Para a coordenadora, esse aumento tem a ver com a mudança de governo em 2022, quando assumiu a coalizão de Meloni. Logo em seu primeiro decreto, foi anunciada a criação de um crime para combater a realização de festas ilegais do tipo rave, que prevê prisão de 3 a 6 anos para organizadores.
“Depois disso, foi um decreto atrás do outro, introduzindo novos crimes e aumentando penas. Além do ponto de vista normativo, existem indicações informais, de polícia e, nesse clima, acaba por se prender mais nas ruas. O resultado é que os cárceres enchem”, afirma.
São cerca de 15 novos delitos introduzidos em quase um ano e meio de governo; alguns em vigor, outros em tramitação no Legislativo.

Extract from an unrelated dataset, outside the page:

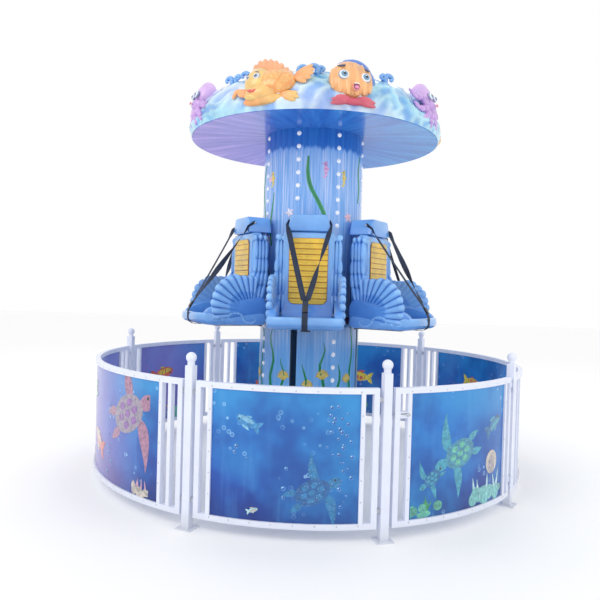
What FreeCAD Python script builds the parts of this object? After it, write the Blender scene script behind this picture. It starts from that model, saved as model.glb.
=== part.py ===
"""Six-seat rotating drop-seat ride with a ring fence: every piece as its own solid, in millimetres.

The origin is on the ground on the tower's axis, +Z is up, and seat 1 and the fence's front face -Y.
Angles about the tower are bearings: 0 at -Y, 90 at +X.
"""
import FreeCAD, Part
import math
import os

V = FreeCAD.Vector
UP = V(0, 0, 1)
ORIGIN = V(0, 0, 0)

# fence
FENCE_RADIUS = 2000.0
POST_SIDE = 60.0
POST_WALL = 3.0
POST_TOP = 1150.0
POST_BEARINGS = [-22.5, 17.5, 57.5, 137.5, 217.5, 257.5]
FOOT_SIDE = 125.0
FOOT_THICK = 8.0
FOOT_PCD = 127.28
FOOT_HOLE = 6.0
CAP_COLLAR_RADIUS = 26.0
CAP_COLLAR = 28.0
CAP_RADIUS = 38.0
FRAME_TUBE = 40.0
BAR_TUBE = 30.0
FRAME_LOW = 90.0
FRAME_HIGH = 1050.0
BOARD_THICK = 12.0
PANEL_GAP = 26.0
SLIT = 58.0
BRACKET_LEVELS = [210.0, 970.0]
BRACKET_HEIGHT = 30.0
BRACKET_THICK = 20.0
BRACKET_BOLT = 6.0

# gate
GATE_FROM = 17.5
GATE_TO = 57.5
HINGE_RADIUS = FENCE_RADIUS + 37.0
KNUCKLE_RADIUS = 12.0
KNUCKLE_HEIGHT = 40.0
HINGE_PIN = 6.0
LATCH_LEVEL = 870.0
LATCH_BOLT = 7.0
LATCH_THROW = 34.0
LATCH_OFFSET = 2.0
LATCH_DRAWN = 58.0
LATCH_LENGTH = 92.0
KNOB_SETBACK = 82.0
KNOB_STEM = 4.0
KNOB_RADIUS = 13.0
KEEPER_THICK = 4.0

# base and slewing drive
BASE_RADIUS = 470.0
BASE_THICK = 15.0
ANCHOR_PCD = 860.0
ANCHOR_HOLE = 9.0
ANCHOR_COUNT = 8
DRUM_RADIUS = 300.0
DRUM_WALL = 22.0
GEAR_LOW = 100.0
GEAR_THICK = 30.0
MODULE = 8.0
RING_TEETH = 80
PINION_TEETH = 16
DRIVE_BEARING = 210.0
BEARING_RADIUS = 270.0
BEARING_WALL = 30.0
TURN_GAP = 0.3
SHAFT_GAP = 0.05
TABLE_LOW = 150.0
TABLE_THICK = 16.0

# tower
COLUMN_RADIUS = 489.0
COLUMN_WALL = 6.0
COLUMN_LOW = 60.0
SLOT_TOP = 2400.0
FLOOR_LEVEL = SLOT_TOP + 100.0
COLUMN_TOP = 3200.0
SLOT_WIDTH = 64.0
SLOT_BEARINGS = [-15.0, 75.0, 165.0, 255.0]
RAIL_SIDE = 20.0
FLOOR_THICK = 10.0
MAST_SIDE = 180.0
MAST_WALL = 8.0
LAMP_RADIUS = 22.0
LAMP_DEPTH = 14.0
LAMP_PITCH = 120.0
LAMP_HIGH = COLUMN_TOP - 50.0
LAMP_LOW = 270.0
SLOT_LAMP_LOW = SLOT_TOP + 150.0

# canopy
RIM_RADIUS = 1210.0
RIM_LOW = COLUMN_TOP - 50.0
BAND_BULGE = RIM_RADIUS + 10.0
BAND_BULGE_Z = COLUMN_TOP
BAND_TOP_RADIUS = RIM_RADIUS - 210.0
BAND_TOP_Z = COLUMN_TOP + 330.0
SKIN = 10.0
CROWN_RISE = 25.0
SPOKE_WIDTH = 50.0
SPOKE_TOP = COLUMN_TOP + 65.0
FIGURE_STEP = 120.0
FISH_BEARING = -16.0
ROUND_FISH_BEARING = 16.0
OCTOPUS_BEARING = 58.0

# lift
HUB_SIDE = 240.0
HUB_WALL = 14.0
HUB_LOW = 1310.0
HUB_HIGH = 1590.0
ROLLER_RADIUS = 25.0
ROLLER_WIDTH = 36.0
ROLLER_LEVEL = 1545.0
AXLE_RADIUS = 6.0
CHAIN_BEARING = 30.0
SPROCKET_REACH = 260.0
SPROCKET_RADIUS = 56.0
SPROCKET_LEVELS = [260.0, 2380.0]
CHAIN_THICK = 9.5
CHAIN_WIDTH = 20.0
CHAIN_GAP = 0.5
SHAFT_RADIUS = 12.0
RING_INNER = COLUMN_RADIUS + 36.0
RING_OUTER = RING_INNER + 50.0
ARM_LOW = 1400.0
ARM_HIGH = 1460.0
ARM_WIDTH = 50.0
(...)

Um pune com até um ano de prisão responsáveis por adolescentes que abandonam a escola; outro, com até 30 anos de detenção quem organiza transporte clandestino de imigrantes com destino à Itália.
Há ainda penas mais severas para mulheres grávidas e com filhos pequenos que cometem crimes, pensado para coibir quem furta carteiras, e mais sanções para os ativistas climáticos, chamados pelo governo de “ecovândalos”.
Para a deputada Elly Schlein, do Partido Democrático, de oposição, há um “populismo penal”, que ignora a superlotação das prisões e os suicídios. Em resposta, Meloni defendeu a política do governo. “A lotação nos cárceres se resolve aumentando a capacidade e apoiando a polícia penitenciária. E não eliminando crimes, como a esquerda fez no passado”, afirmou em fevereiro.
Para a ativista Marietti, a detenção de pessoas deveria ser uma medida extrema, e não uma solução para problemas de natureza social, que precisariam ser tratados com políticas sanitárias, econômicas, de moradia e trabalho.
“Os suicídios são escolhas dramáticas e complexas, e não se pode atribui-los somente às celas superlotadas. Mas o cárcere italiano está se tornando cada vez mais um grande recipiente de desesperados. Quando entram na cadeia, sentem todo o peso da ausência de esperança”, diz.